Since then, we've collapsed everything to 4 servers, which do active crawling and those servers just sustain a rate of anywhere between 10 to 30 MB/second of just downloading content, day in and day out. We are pushing terabytes of data in and out and we found that libcurl was actually the best solution for us.
We use 1.8 primarily at this point. We looked at going to the Ruby Enterprise version, there is a number of good performance patches in there and allows you to tweak your GC. We have a couple of servers which are very memory heavy, using that. Most of our code is still deployed in 1.8.7, but I've been personally pushing a lot for Ruby 1.9. I think there is a lot of really good performance improvements in 1.9, so slowly but surely we are migrating a lot of our libraries to be 1.9 compatible and I think at one point - hopefully some time this year - we'll actually flip over.

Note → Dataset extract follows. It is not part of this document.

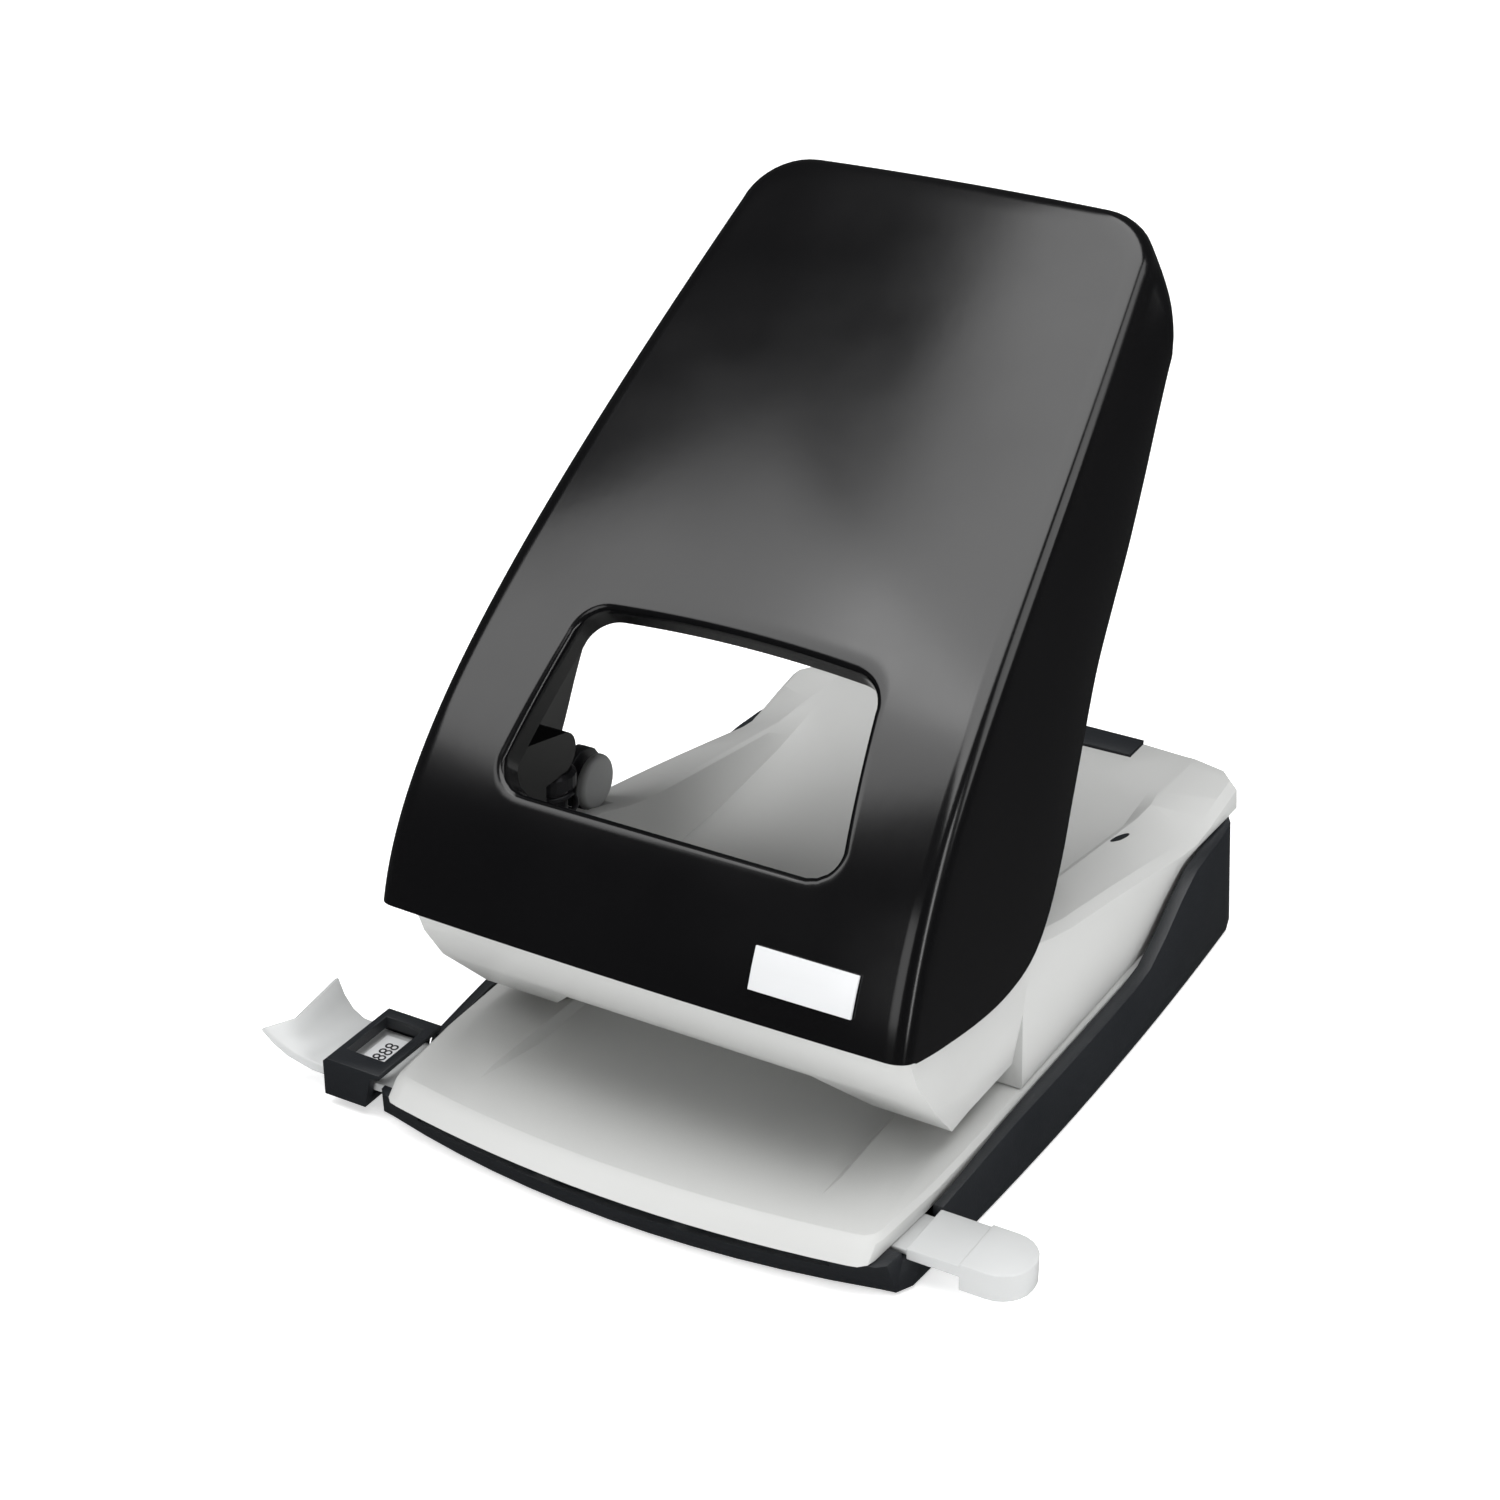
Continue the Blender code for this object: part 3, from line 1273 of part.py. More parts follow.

One of the dangers has been we are at startup, we have a finite amount of people - I guess this is in any company -, but there are so many things we could be doing. We'd like to move to 1.9 as soon as possible, but we want to avoid the big rewrite, so we've basically been taking the boy scout approach of "Any time I work in a library, I'm going to make sure that I spend extra 10 minutes to make it 1.9 compatible". We know that, at a certain point, we are going to reach that magic line where we can actually go there and everything will be fine. We've benchmarked some of our code on 1.9 and we saw performance increases, anywhere from 5 to 25%, alone and that's a lot when you think about 80 servers. That means we could cut 5 or 10 servers just out of our stack and that's a huge benefit in terms of cost.